START GIVEN DATA
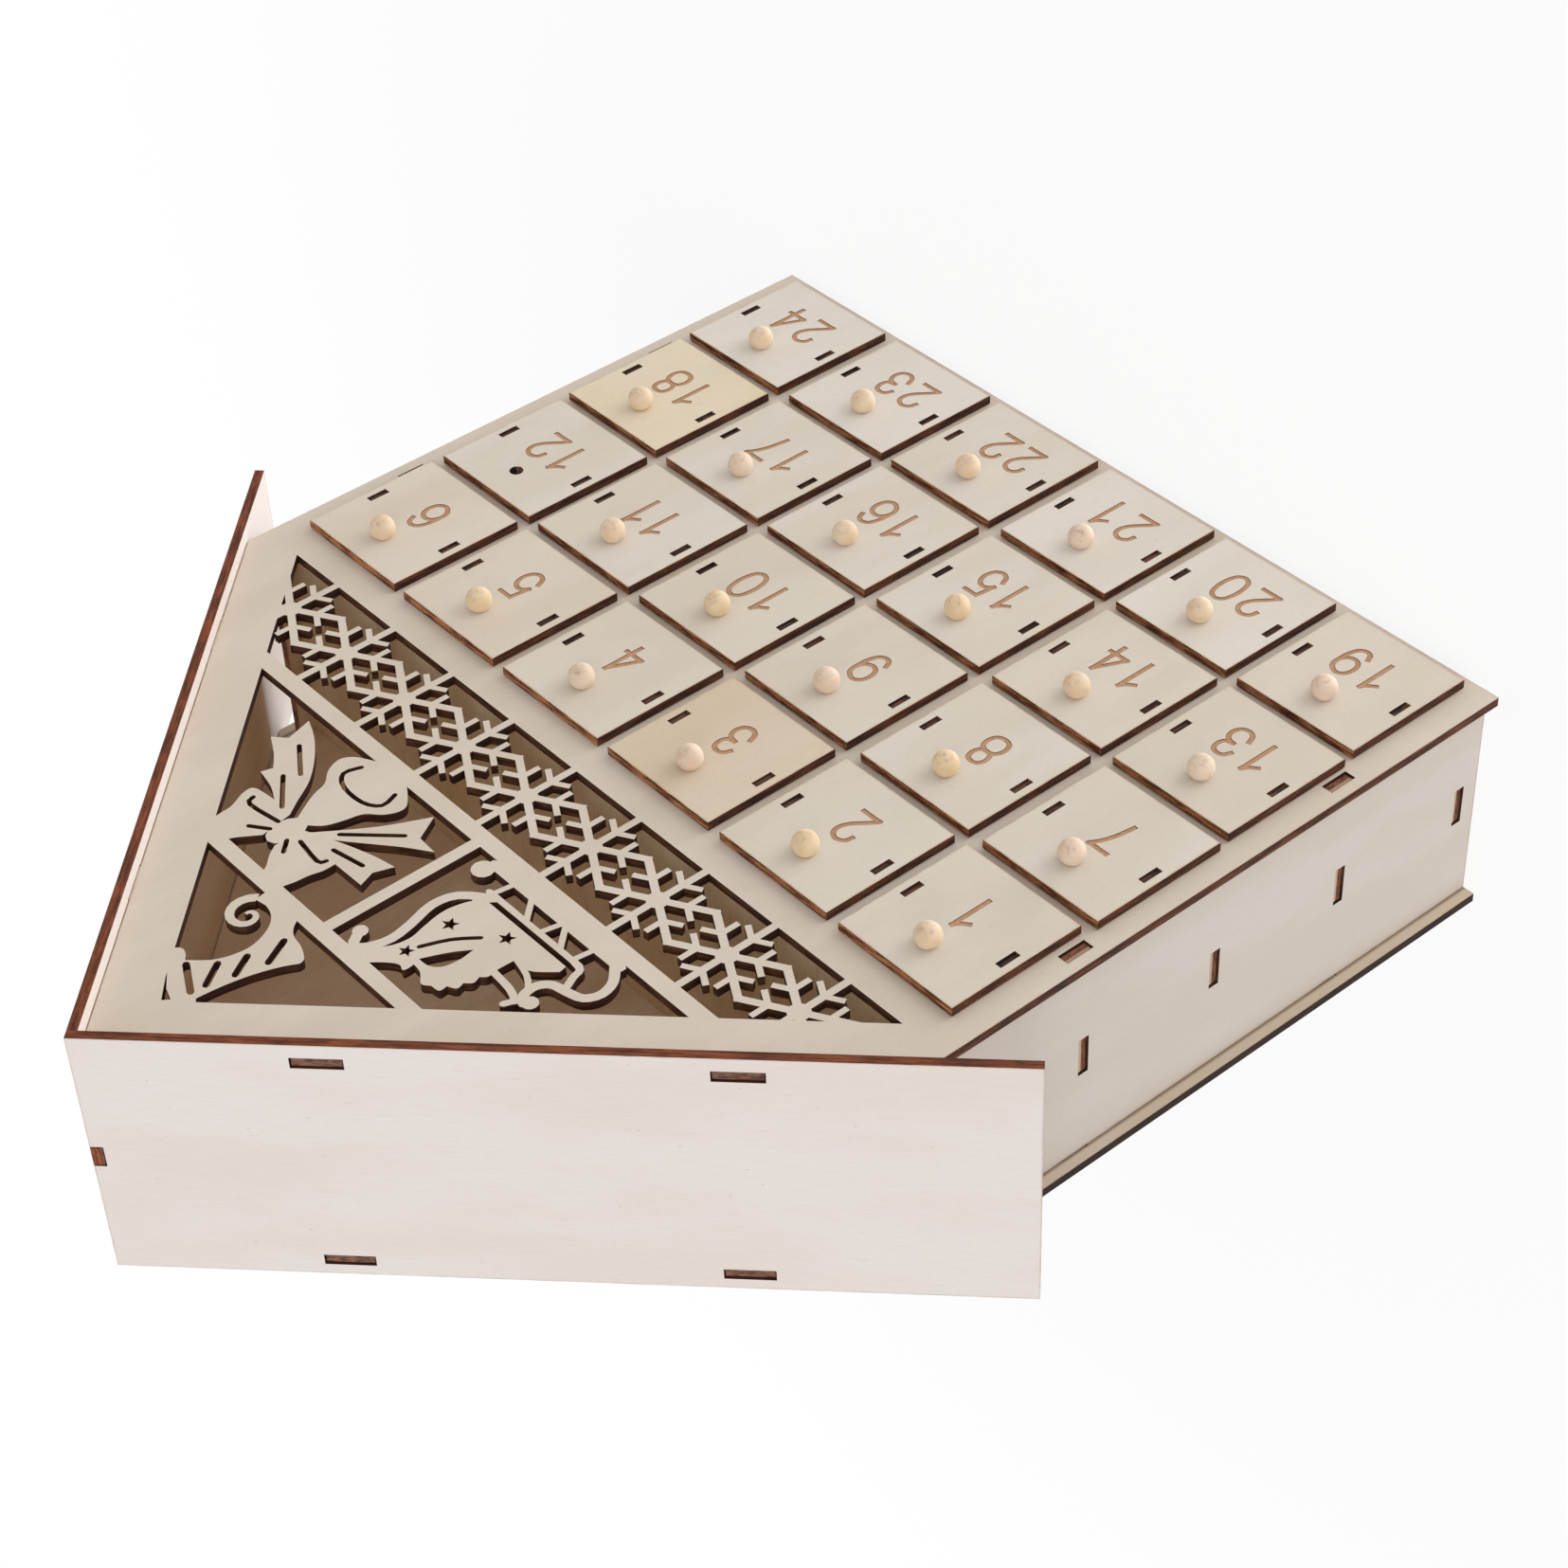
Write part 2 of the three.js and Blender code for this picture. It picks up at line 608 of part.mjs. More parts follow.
function shelf(level) {
  const half = shelfTab / 2;
  const tabEnd = wallInset + tabRecess;
  const rightTab = [
    mirrored([wallInner, midDepth - half]), mirrored([tabEnd, midDepth - half]),
    mirrored([tabEnd, midDepth + half]), mirrored([wallInner, midDepth + half]),
  ];
  const shape = outlineShape([
    [wallInner, sheet], mirrored([wallInner, sheet]), ...rightTab,
    mirrored([wallInner, sheet + innerDepth]), [wallInner, sheet + innerDepth],
    ...rightTab.toReversed().map(mirrored),
  ]);
  const name = level === 0 ? "floor_board" : level === rows ? "attic_floor" : `shelf_${level}`;
  const mesh = meshOf(name, extrude(shape, sheet), materials.inside);
  mesh.position.z = shelfTops[level] - sheet;
  return mesh;
}

// Roof sheets, drawn up the slope from the eave corner and in depth.
// The left sheet caps the right one, whose tab shows in a notch at the ridge.

const ridgeLap = sheet / Math.sin(2 * roofAngle);
const ridgeTrim = Math.max(0, (roofGap + sheet) / Math.tan(2 * roofAngle));

function roofSheet(name, side) {
  const turn = side === "left" ? 1 : -1;
  const front = -frontProud * turn;
  const back = (houseDepth + backProud) * turn;
  const centre = midDepth * turn;
  const top = side === "left" ? slopeLength + roofGap + ridgeLap : slopeLength - ridgeTrim;
  const tabHalf = ridgeTab / 2;
  const notchHalf = (tabHalf + slotClearance) * turn;
  const lowEdge = [[-roofOverhang, back], [-roofOverhang, front]];
  const ridgeStep = side === "left"
    ? [[top, centre - notchHalf], [slopeLength - slotClearance, centre - notchHalf],
      [slopeLength - slotClearance, centre + notchHalf], [top, centre + notchHalf]]
    : [[top, centre + tabHalf], [slopeLength + roofGap + sheet, centre + tabHalf],
      [slopeLength + roofGap + sheet, centre - tabHalf], [top, centre - tabHalf]];
  const slots = [0, houseDepth - sheet].flatMap((panelFront) => roofTabCentres.map((tab) => {
    const half = roofTab / 2 + slotClearance;
    const near = (panelFront - slotClearance) * turn;
    const far = (panelFront + sheet + slotClearance) * turn;
    return rectangle(tab - half, near, tab + half, far);
  }));
  const solid = cutSheet([...lowEdge, [top, front], ...ridgeStep, [top, back]], slots);
  const mesh = meshOf(name, toGeometry(solid).translate(0, 0, roofGap), materials.roof);
  if (side === "left") mesh.rotation.y = -roofAngle;
  else mesh.rotation.set(0, roofAngle, Math.PI);
  mesh.position.set(side === "left" ? 0 : houseWidth, 0, eaveHeight);
  return mesh;
}

// Drawers: x from the drawer's middle, y from the front panel's face, z from the top of the shelf

const frontFace = -frontGap - sheet;
const frontMiddle = frontHeight / 2 - frontDrop;
const knobHeight = frontMiddle + knobRise;

// The tray's sides end in tabs, which show in the front as two shallow slots.
function drawerGeometry() {
  const half = frontWidth / 2;
  const trayHalf = trayWidth / 2;
  const trayInner = trayHalf - traySheet;
  const trayTop = trayLift + trayHeight;
  const glued = -frontGap - joinDepth;
  const hole = discPoints([0, knobHeight], pegRadius + pegClearance);
  const board = cutSheet(rectangle(-half, -frontDrop, half, frontHeight - frontDrop), [hole]);
  const slots = [-trayHalf, trayInner].map((x) => {
    const slot = rectangle(x, frontMiddle - trayTab / 2, x + traySheet, frontMiddle + trayTab / 2);
    const depth = trayTabRecess + overrun;
    return toSolid(extrude(outlineShape(slot), depth).translate(0, 0, sheet - trayTabRecess));
  });
  const slotted = toGeometry(board.subtract(join(slots)));
  const front = toSolid(slotted.rotateX(Math.PI / 2).translate(0, -frontGap, 0));
  const tray = box(-trayHalf, glued, trayLift, trayHalf, trayDepth, trayTop).subtract(
    box(-trayInner, glued - overrun, trayLift + traySheet, trayInner, trayDepth - traySheet, trayTop + overrun),
  );
  return toGeometry(front.add(refreshed(tray)));
}

// Ball with a flat where it sits on the drawer front, and a peg that fills the front's thickness.
function knobGeometry() {
  const ballCentre = frontFace - (knobRadius - knobFlat);
  const flatAngle = Math.acos((knobRadius - knobFlat) / knobRadius);
  const profile = [[0, frontFace - knobOut]];
  for (let ring = 1; ring <= knobRings; ring += 1) {
    const angle = Math.PI - (ring / knobRings) * (Math.PI - flatAngle);
    profile.push([knobRadius * Math.sin(angle), ballCentre + knobRadius * Math.cos(angle)]);
  }
  profile.push([pegRadius, frontFace], [pegRadius, -frontGap], [0, -frontGap]);
  return new THREE.LatheGeometry(profile.map(([r, y]) => new THREE.Vector2(r, y)), knobSides);
}

const house = new THREE.Group();
const frontReach = Math.max(frontProud, frontGap + sheet + knobOut);
house.position.set(-middle, (frontReach - houseDepth - backProud) / 2, 0);

house.add(
  standing("front_panel", frontPanel(), materials.panel, sheet),
  standing("back_panel", toGeometry(panelSolid([])), materials.panel, houseDepth),
  wall("left_wall", wallInset),
  wall("right_wall", houseWidth - wallInner),
  roofSheet("left_roof", "left"),
  roofSheet("right_roof", "right"),
);

shelfTops.forEach((_, level) => house.add(shelf(level)));

const drawer = drawerGeometry();
const knob = knobGeometry();
for (const { number, x, shelfTop, drift } of drawerPlaces) {
  const label = String(number).padStart(2, "0");
  const place = new THREE.Group();
  place.position.set(x + drift, 0, shelfTop);
  place.add(meshOf(`drawer_${label}`, drawer, materials.drawer));
  if (number !== numberOfBareDrawer) {
    const ball = meshOf(`knob_${label}`, knob, materials.knob);
    ball.position.z = knobHeight;
    place.add(ball);
  }
  house.add(place);
}

export default house;
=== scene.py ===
"""Dresses a wooden house advent calendar: its drawers with engraved numbers, its knobs and its bare plywood.

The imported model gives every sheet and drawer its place. Lengths are in millimetres until a mesh is made.
The house faces -Y and stands on z = 0.
"""

from __future__ import annotations

import logging
import math
from dataclasses import dataclass, field
from enum import Enum
from functools import cached_property, reduce
from typing import Any, Sequence

import bmesh
import bpy
import numpy as np
from mathutils import Matrix, Vector

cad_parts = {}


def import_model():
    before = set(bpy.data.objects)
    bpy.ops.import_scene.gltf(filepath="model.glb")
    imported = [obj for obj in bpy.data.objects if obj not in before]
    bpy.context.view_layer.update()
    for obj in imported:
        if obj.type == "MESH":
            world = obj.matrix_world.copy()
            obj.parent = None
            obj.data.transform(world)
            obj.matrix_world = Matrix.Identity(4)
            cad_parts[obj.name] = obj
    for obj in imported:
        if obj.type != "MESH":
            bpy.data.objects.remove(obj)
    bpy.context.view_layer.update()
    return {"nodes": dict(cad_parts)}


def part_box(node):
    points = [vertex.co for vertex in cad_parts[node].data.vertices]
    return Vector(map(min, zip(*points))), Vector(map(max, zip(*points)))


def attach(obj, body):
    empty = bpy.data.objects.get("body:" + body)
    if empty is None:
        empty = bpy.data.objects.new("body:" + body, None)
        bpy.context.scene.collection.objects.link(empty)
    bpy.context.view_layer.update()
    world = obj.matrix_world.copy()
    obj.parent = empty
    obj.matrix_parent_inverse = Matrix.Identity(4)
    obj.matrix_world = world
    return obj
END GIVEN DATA
GIVEN EXERCISE: In the listing above, locate the line with "const drawer = drawerGeometry();" and the line with "if empty is", then extract exactly those lines and every line between them, and nothing more.

EXERCISE SOLUTION:
const drawer = drawerGeometry();
const knob = knobGeometry();
for (const { number, x, shelfTop, drift } of drawerPlaces) {
  const label = String(number).padStart(2, "0");
  const place = new THREE.Group();
  place.position.set(x + drift, 0, shelfTop);
  place.add(meshOf(`drawer_${label}`, drawer, materials.drawer));
  if (number !== numberOfBareDrawer) {
    const ball = meshOf(`knob_${label}`, knob, materials.knob);
    ball.position.z = knobHeight;
    place.add(ball);
  }
  house.add(place);
}

export default house;
=== scene.py ===
"""Dresses a wooden house advent calendar: its drawers with engraved numbers, its knobs and its bare plywood.

The imported model gives every sheet and drawer its place. Lengths are in millimetres until a mesh is made.
The house faces -Y and stands on z = 0.
"""

from __future__ import annotations

import logging
import math
from dataclasses import dataclass, field
from enum import Enum
from functools import cached_property, reduce
from typing import Any, Sequence

import bmesh
import bpy
import numpy as np
from mathutils import Matrix, Vector

cad_parts = {}


def import_model():
    before = set(bpy.data.objects)
    bpy.ops.import_scene.gltf(filepath="model.glb")
    imported = [obj for obj in bpy.data.objects if obj not in before]
    bpy.context.view_layer.update()
    for obj in imported:
        if obj.type == "MESH":
            world = obj.matrix_world.copy()
            obj.parent = None
            obj.data.transform(world)
            obj.matrix_world = Matrix.Identity(4)
            cad_parts[obj.name] = obj
    for obj in imported:
        if obj.type != "MESH":
            bpy.data.objects.remove(obj)
    bpy.context.view_layer.update()
    return {"nodes": dict(cad_parts)}


def part_box(node):
    points = [vertex.co for vertex in cad_parts[node].data.vertices]
    return Vector(map(min, zip(*points))), Vector(map(max, zip(*points)))


def attach(obj, body):
    empty = bpy.data.objects.get("body:" + body)
    if empty is None:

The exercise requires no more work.